Extracted data entries
▬▬▬
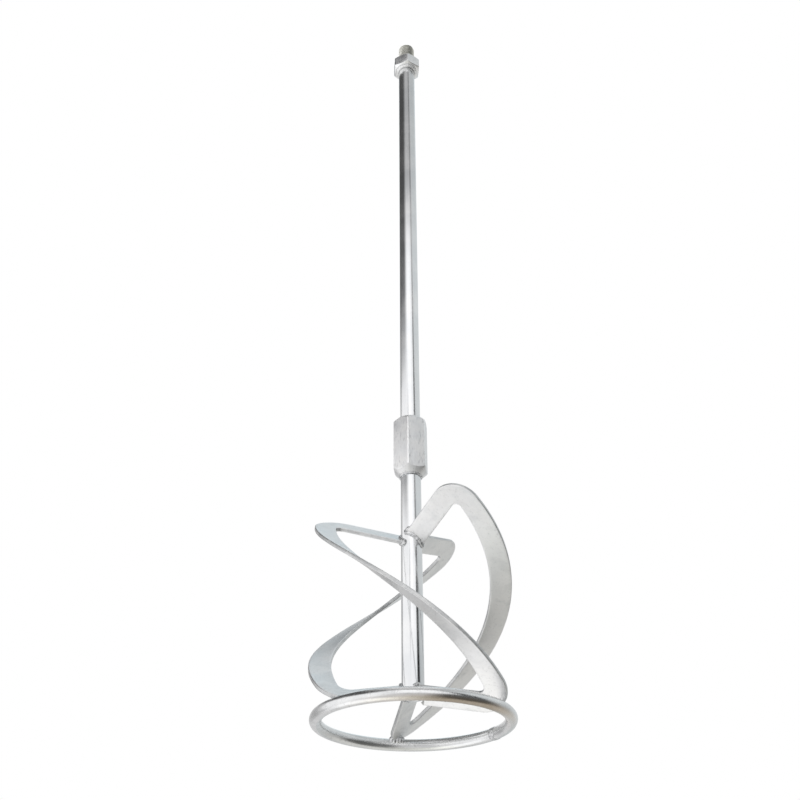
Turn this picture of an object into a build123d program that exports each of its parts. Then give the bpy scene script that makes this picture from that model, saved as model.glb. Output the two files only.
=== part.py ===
from build123d import *
import math
import os

# Mortar mixing paddle, in millimetres. The origin is the centre of the base ring on the plane it
# stands on, +Z runs up the shaft, and the drive thread is at the top.

# Shaft tubes
TUBE_D = 14.0               # outside diameter of both shaft tubes
TUBE_BORE = 10.0
LOWER_TUBE_BOTTOM = 17.2
END_PLUG_H = 4.0

# Hexagon sleeve that joins the two halves of the shaft
HEX_AF = 22.0               # across the flats, for a 22 mm spanner
COUPLING_TURN = -99.0       # azimuth of one corner of the sleeve, in degrees
COUPLING_FACE_D = 19.6      # top face left inside the chamfer that rounds the corners
COUPLING_FOOT_D = 16.4      # bottom face, turned down further for the weld
COUPLING_CHAMFER = 45.0     # slope of both chamfers from the end faces
COUPLING_BOTTOM = 168.7
COUPLING_TOP = 212.8
SOCKET_DEPTH = 20.0         # how far the lower tube goes up into the sleeve
THREAD_PITCH_D = 12.7       # M14 x 2, modelled at its pitch diameter inside the shaft
THREAD_CLEARANCE = 0.05     # radial, between the joint stud and what it turns in
JOINT_THREAD_LENGTH = 22.0
JOINT_BORE_DEPTH = 24.0
SPIGOT_LENGTH = 20.0
EDGE = 0.6                  # small turned chamfers

# Top end
COLLAR_BOTTOM = 589.5
COLLAR_H = 12.0
COLLAR_TURN = -86.0         # azimuth of one corner of the collar
COLLAR_FACE_D = 20.4
COLLAR_CHAMFER = 30.0
COLLAR_SINK = 1.2           # countersink of the bore at the seat face
DRIVE_D = 14.0              # M14 x 2, modelled at its full diameter
DRIVE_SHANK_D = 12.0        # plain shank of the drive stud inside the collar
DRIVE_LENGTH = 19.5         # from the collar's top face to the tip
DRIVE_TIP_CHAMFER = 1.4

# Base ring
WIRE_D = 7.5
RING_R = 58.4               # radius of the wire's centre line
RING_SEAM_AT = 28.0         # azimuth of the butt joint, in degrees
RING_SEAM_WIDTH = 2.0

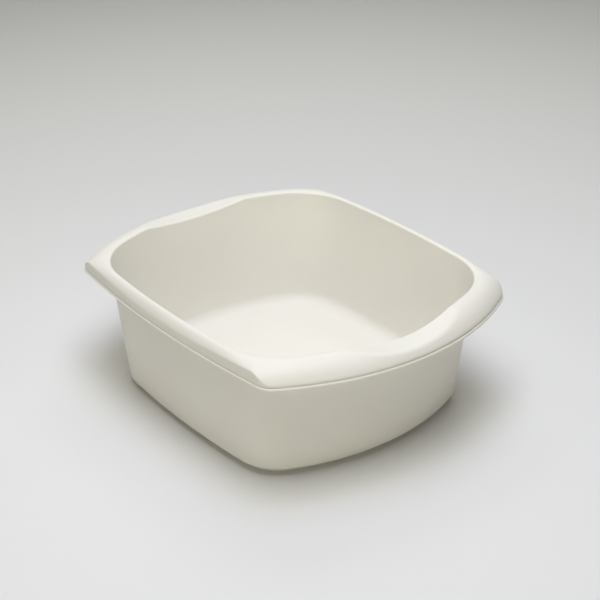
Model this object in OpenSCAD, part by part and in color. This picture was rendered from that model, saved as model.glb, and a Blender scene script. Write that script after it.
▬▬▬
== WRITTEN INSTRUCTION ==
Please repeat the material above, word for word and in full.

== RESULT OF THE TASK ==
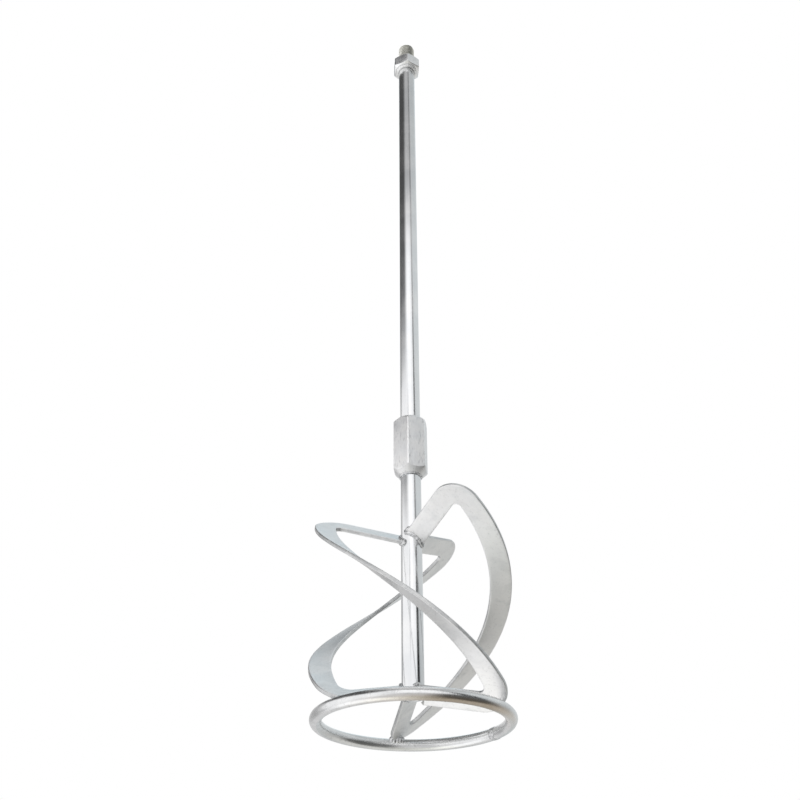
Turn this picture of an object into a build123d program that exports each of its parts. Then give the bpy scene script that makes this picture from that model, saved as model.glb. Output the two files only.
=== part.py ===
from build123d import *
import math
import os

# Mortar mixing paddle, in millimetres. The origin is the centre of the base ring on the plane it
# stands on, +Z runs up the shaft, and the drive thread is at the top.

# Shaft tubes
TUBE_D = 14.0               # outside diameter of both shaft tubes
TUBE_BORE = 10.0
LOWER_TUBE_BOTTOM = 17.2
END_PLUG_H = 4.0

# Hexagon sleeve that joins the two halves of the shaft
HEX_AF = 22.0               # across the flats, for a 22 mm spanner
COUPLING_TURN = -99.0       # azimuth of one corner of the sleeve, in degrees
COUPLING_FACE_D = 19.6      # top face left inside the chamfer that rounds the corners
COUPLING_FOOT_D = 16.4      # bottom face, turned down further for the weld
COUPLING_CHAMFER = 45.0     # slope of both chamfers from the end faces
COUPLING_BOTTOM = 168.7
COUPLING_TOP = 212.8
SOCKET_DEPTH = 20.0         # how far the lower tube goes up into the sleeve
THREAD_PITCH_D = 12.7       # M14 x 2, modelled at its pitch diameter inside the shaft
THREAD_CLEARANCE = 0.05     # radial, between the joint stud and what it turns in
JOINT_THREAD_LENGTH = 22.0
JOINT_BORE_DEPTH = 24.0
SPIGOT_LENGTH = 20.0
EDGE = 0.6                  # small turned chamfers

# Top end
COLLAR_BOTTOM = 589.5
COLLAR_H = 12.0
COLLAR_TURN = -86.0         # azimuth of one corner of the collar
COLLAR_FACE_D = 20.4
COLLAR_CHAMFER = 30.0
COLLAR_SINK = 1.2           # countersink of the bore at the seat face
DRIVE_D = 14.0              # M14 x 2, modelled at its full diameter
DRIVE_SHANK_D = 12.0        # plain shank of the drive stud inside the collar
DRIVE_LENGTH = 19.5         # from the collar's top face to the tip
DRIVE_TIP_CHAMFER = 1.4

# Base ring
WIRE_D = 7.5
RING_R = 58.4               # radius of the wire's centre line
RING_SEAM_AT = 28.0         # azimuth of the butt joint, in degrees
RING_SEAM_WIDTH = 2.0

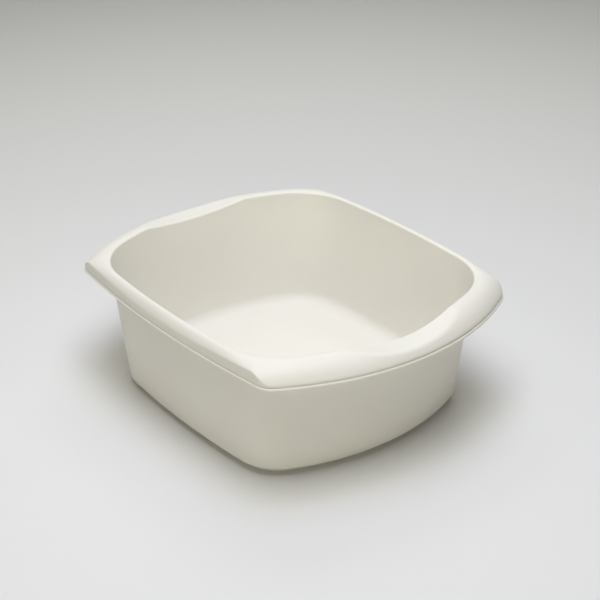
Model this object in OpenSCAD, part by part and in color. This picture was rendered from that model, saved as model.glb, and a Blender scene script. Write that script after it.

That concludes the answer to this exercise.